Swiss-based European energy company

MET Group is a Swiss-based European energy company. The company is organized as an unlisted joint-stock company and operates in the natural gas, electricity and liquefied natural gas (LNG) sectors. Its business areas include wholesale trading in various commodities, trading and distribution, as well as activities in the field of energy infrastructure and industrial plants. MET was founded in 2007, starting as a MOL subsidiary (Magyar Olaj- és Gázipari Nyilvánosan Működő Részvénytársaság, Hungarian Oil and Gas Public Limited Company). In 2025, MET Group's natural gas trading volume was 242 BCM.

== Corporate history ==

MET Group was founded by Benjamin Lakatos in 2007. MET Group has been present in Zug, Switzerland since 2011. In early 2016, the annual gas trading volume reached 16 BCM (3.8 mi^{3}). MET Capital Partners AG – a company owned by Benjamin Lakatos – acquired the MET stocks in a 2018 management buyout with financial capital obtained from the Dutch ING Bank. In January 2020, Keppel Energy Switzerland acquired a 20 percent stake in MET Group. Keppel Energy Switzerland and MET Group have since entered into a strategic partnership. In November 2020, MET Group bought the Frankfurt, Germany-based natural gas storage company Gas-Union GmbH. Gas Union's natural gas storage capacity equals 3.4 TWh. In November 2022, Keppel sold half of its 20 percent stake in MET Group to MET Management. Since 2010, MET has been part of Handelszeitung's list of Switzerland's Top 500 companies by revenue. In 2022, MET placed 20th with a revenue of CHF 19.566 billion (EUR 18.1 billion). In November 2022, Lakatos was elected as Chairman of the Board of Directors.

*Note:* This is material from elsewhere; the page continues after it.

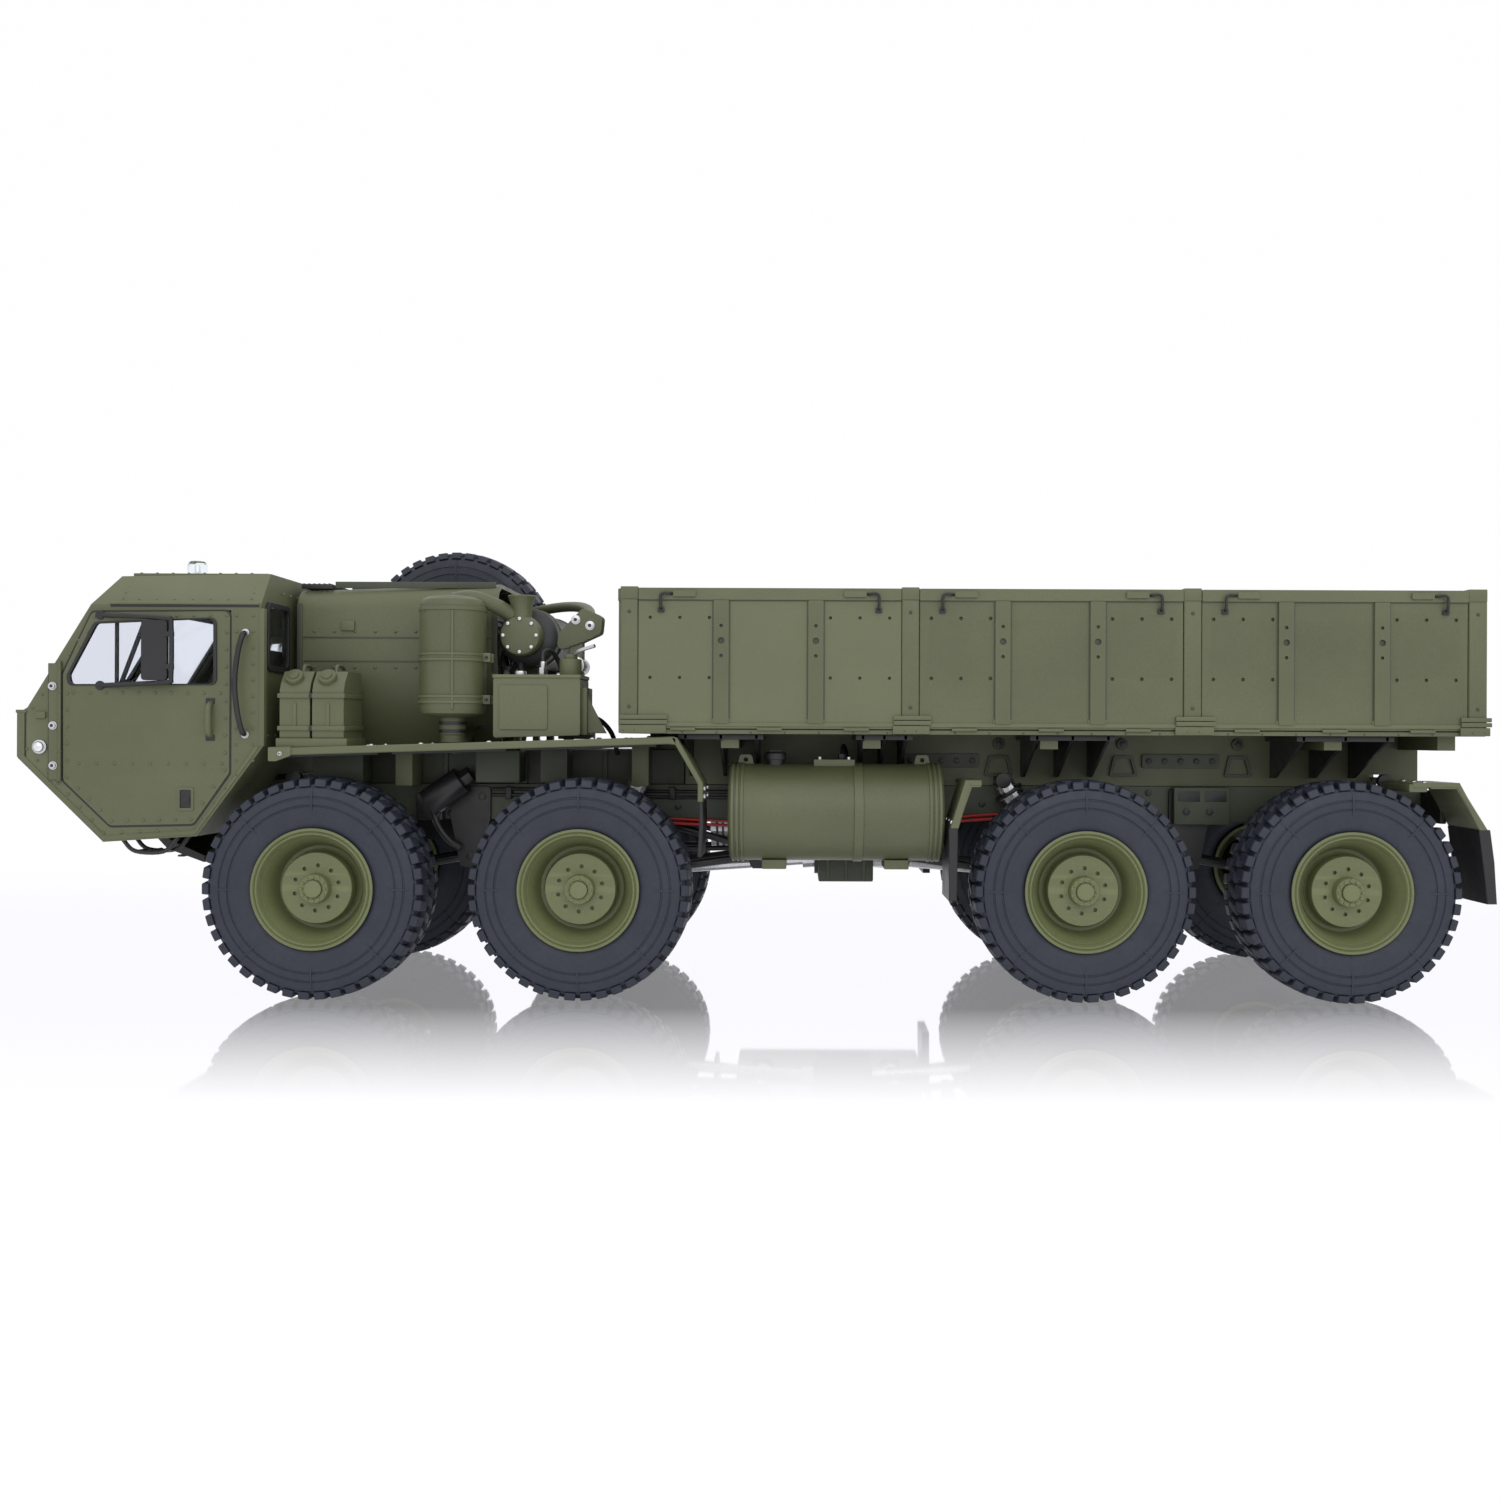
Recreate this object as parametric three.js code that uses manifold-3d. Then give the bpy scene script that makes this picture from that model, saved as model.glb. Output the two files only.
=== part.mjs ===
// Radio-controlled 8x8 military cargo truck, about 1/12 scale, as an assembly of separate solids.
// Millimetres. +X runs to the rear, -Y is the driver's side, +Z is up, and the tyres stand on z = 0.

import * as THREE from 'three';
import { mergeVertices } from 'three/addons/utils/BufferGeometryUtils.js';
import Module from 'manifold-3d';

const wasm = await Module();
wasm.setup();

// ---------------------------------------------------------------- driving dimensions

const GAP = 0.4; // clearance kept between neighbouring pieces

// wheels
const TYRE_RADIUS = 62.5;
const TYRE_HALF_WIDTH = 19;
const TYRE_SIDES = 20;
const RIM_FLANGE_RADIUS = 34;
const RIM_SEAT_RADIUS = 28.8;
const RIM_BARREL_RADIUS = 26.5;
const RIM_SIDES = 16;
const TRACK_OUTSIDE = 102; // from the centre plane to the outer face of a tyre
const WHEEL_Y = TRACK_OUTSIDE - TYRE_HALF_WIDTH;
const TANDEM_SPACING = 148.2;
const FRONT_BOGIE_X = -172.8;
const REAR_BOGIE_X = 258.1;
const AXLE_X = [
  FRONT_BOGIE_X - TANDEM_SPACING / 2,
  FRONT_BOGIE_X + TANDEM_SPACING / 2,
  REAR_BOGIE_X - TANDEM_SPACING / 2,
  REAR_BOGIE_X + TANDEM_SPACING / 2,
];
const KINGPIN_Y = 72;

// suspension
const LINK_PIVOT_X = [FRONT_BOGIE_X, 1.3, 84, REAR_BOGIE_X];
const LINK_PIVOT_Z = 76;
const LINK_Y = 24;
const SHOCK_Y = 43;
const SHOCK_TOP_Z = 123;
const SHOCK_TOP_X = [AXLE_X[0] - 28, AXLE_X[1] + 28, AXLE_X[2] - 39, AXLE_X[3] + 39];

// chassis
const RAIL_OUT = 36;
const RAIL_IN = 30;
const RAIL_TOP = 119.4;
const RAIL_BOTTOM = 98.4;
const FRAME_FRONT = -363;
const FRAME_REAR = 398;

// cab
const CAB_HALF_WIDTH = 98;
const CAB_WALL = 3;
const CAB_EAVES_Z = 221;
const CAB_ROOF_Z = 240;
const CAB_ROOF_HALF_WIDTH = 82;
const TUNNEL_HALF_WIDTH = 40;
const TUNNEL_TOP = 125;
const SCREEN_FOOT = [-406.9, 163.3];
const SCREEN_HEAD = [-361, 238.3];
const CAB_SIDE = [
  [-364.4, 88.3], [-312.2, 91.7], [-275.5, 141.7], [-277, 240],
  SCREEN_HEAD, SCREEN_FOOT, [-412.2, 160], [-412.2, 135],
];
const DOOR_SIDE = [
  [-387.2, 122.2], [-360.5, 96.7], [-313.6, 97.8], [-293.3, 126.7],
  [-293.3, 218], [-371.1, 217.2], [-387.7, 182.2],
];
const WINDOW_SIDE = [
  [-383.8, 175.6], [-300.8, 176.1], [-301.1, 213.9], [-369.4, 211.1], [-384.7, 181.1],
];

// deck, engine cover and what stands on them
const DECK_FRONT = -271.6;
const DECK_REAR = -46;
const DECK_Z = 141;
const DECK_SLOPE = 0.0324;
const DECK_THICKNESS = 4.2;
const DECK_OUT = 100;
const ENGINE_HALF_WIDTH = 53;
const ENGINE_COVER_X = [-272, -154];
const ENGINE_WALL = 2.5;
const SPARE_CENTRE = [-204.1, 73, 208.6];

// cargo body
const BED_FRONT = -75.5;
const BED_REAR = 406.8;
const BED_HALF_WIDTH = 100;
const BED_FLOOR_Z = 150;
const BED_LOAD_Z = 154; // the surface that carries the load
const BED_TOP_Z = 231.7;
const PANEL_FOOT_Z = 153;
const PANEL_THICKNESS = 2.4;
const POSTS_X = [[-75.5, -66.1], [81.1, 90.6], [238.2, 247.8], [396.8, 406.8]];
const POST_DEPTH = 6;

// fuel tank
const TANK_RADIUS = 28.6;
const TANK_X = [-16.5, 106.7];
const TANK_Y = -69;
const TANK_Z = 105.2;

// ---------------------------------------------------------------- materials

const paint = (color, roughness, metalness = 0) =>
  new THREE.MeshStandardMaterial({ color, roughness, metalness });

const OLIVE = paint(0x6a6f58, 0.55);
const OLIVE_RIM = paint(0x767c54, 0.5);
const RUBBER = paint(0x3b3e46, 0.85);
const BLACK = paint(0x232427, 0.6);
const STEEL = paint(0x8d9094, 0.35, 1);
const GLASS = paint(0x2a2f33, 0.1);

// ---------------------------------------------------------------- solids

// Signed volume of an indexed mesh, to find one that is inside out.
function signedVolume(positions, indices) {
  const a = new THREE.Vector3();
  const b = new THREE.Vector3();
  const c = new THREE.Vector3();
  let volume = 0;
  for (let i = 0; i < indices.length; i += 3) {
    a.fromArray(positions, indices[i] * 3);
    b.fromArray(positions, indices[i + 1] * 3);
    c.fromArray(positions, indices[i + 2] * 3);
    volume += a.dot(b.cross(c)) / 6;
  }
  return volume;
}

// A closed three.js geometry as a solid that can be joined and cut.
function solid(geometry) {
  geometry.deleteAttribute('normal');
  geometry.deleteAttribute('uv');
  const merged = mergeVertices(geometry, 1e-4);
  const vertProperties = Float32Array.from(merged.attributes.position.array);
  const corners = Array.from(merged.index.array);
  const kept = [];
  for (let i = 0; i < corners.length; i += 3) {
    const [p, q, r] = corners.slice(i, i + 3);
    if (p !== q && q !== r && r !== p) kept.push(p, q, r);
  }
  if (signedVolume(vertProperties, kept) < 0) kept.reverse();
  const mesh = new wasm.Mesh({ numProp: 3, vertProperties, triVerts: Uint32Array.from(kept) });
  return new wasm.Manifold(mesh);
}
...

In June 2023, MET Green Assets Holding was founded in Switzerland, which includes all MET renewable energy assets. In 2025, MET Group entered the Belgian and Dutch energy markets with the acquisition of a majority stake in energy retailer Mega, and acquired 100 percent of the shares in the German municipal gas storage company Epe (KGE). MET also entered the Portuguese, Albanian and Polish markets, bringing the total number of countries with local subsidiaries to 21.

In 2026, Huibert Vigeveno took over as Group Chief Executive Officer, while Lakatos became Executive Chairman of the MET Holding Board of Directors. Vigeveno had previously been the Executive Chairman of Shell in China and was responsible for the takeover of BG Group.

== Business activity ==
The company has two segments: Sales and Trading Segment, including Trading and Wholesale and European Sales Divisions, and Asset Segment, including Green Assets and Flexible Assets Divisions. The products are divided into the areas of natural gas, electricity, and LNG (liquefied natural gas).

=== Natural gas ===

MET Group's main business activity is the trade and wholesale of natural gas. Neue Zürcher Zeitung writes that 70 percent of the company's revenue come from natural gas sales. According to a news magazine, MET trades 12.2 percent of the total natural gas that is consumed in mainland Europe. In 2025, the company sold 242 BCM of natural gas. As of 2025, MET is present in 33 national energy markets and 44 international trading hubs. A business news site concludes that MET uses natural gas as a "transition fuel" in the transition from fossil fuel based electric power to electric power from renewable sources.

=== Electric power ===

Since 2014, MET has been operating the biggest natural gas power plant in Hungary, the Dunamenti Power Plant in Százhalombatta near Budapest. In 2018, MET Group completed the construction of a solar power plant next to the gas-fired plant. By 2025, MET Group had six operating solar power plants in Hungary. The magazine NRGreport reports that some solar power plants were financed with so-called "green bonds". The total volume of these bonds is 64.8 billion Ft (168.5 million. EUR). In early 2021, MET Group acquired the 42 MW Black Sea Wind Park in Bulgaria, followed in July by the 60 MW Suvorovo Wind Park. The latter is composed of 30 Gamesa G90 2 MW wind turbines that produce up to 120 GWh of renewable energy annually. In April 2022, MET Group announced that they signed purchase agreements to take over five early-stage greenfield photovoltaic projects in Italy, totaling an expected installed power of 213 MW_{p}. Construction began in mid-2024 and the plant went into operation in 2025. In addition to that, the company bought a 100 percent stake in a 50 MW solar project in Spain, that was commissioned in 2023.

In 2023, MET entered the German renewables market, with an acquisition of a solar development project in Mecklenburg-Vorpommern. Keppel MET Renewables, an equal joint venture between MET Group and Keppel, acquired a 100% stake in a photovoltaic project in Italy.

In June 2025, MET Group commissioned a battery storage facility in Hungary with an output of 40 megawatts and a capacity of 80 megawatt hours. As of 2025, the battery storage facility is considered the largest in the country. In October 2025, MET Group commenced commercial operations at its Ferrera Erbognone solar power plant in Italy.

=== Liquefied natural gas ===

On 1 March 2016, MET Group also began trading liquefied natural gas (LNG). The first LNG delivery arrived in port in July 2016. MET Group provides countries in South-East Europe and Mediterranean Europe with LNG.

In 2024, the company signed a long-term LNG supply contract with Shell covering U.S. exports and commissioned its first LNG vessel from Celsius Group, which is expected to be delivered in 2027.

In 2025, MET Group almost tripled its LNG cargo import volumes, delivering to 16 different markets.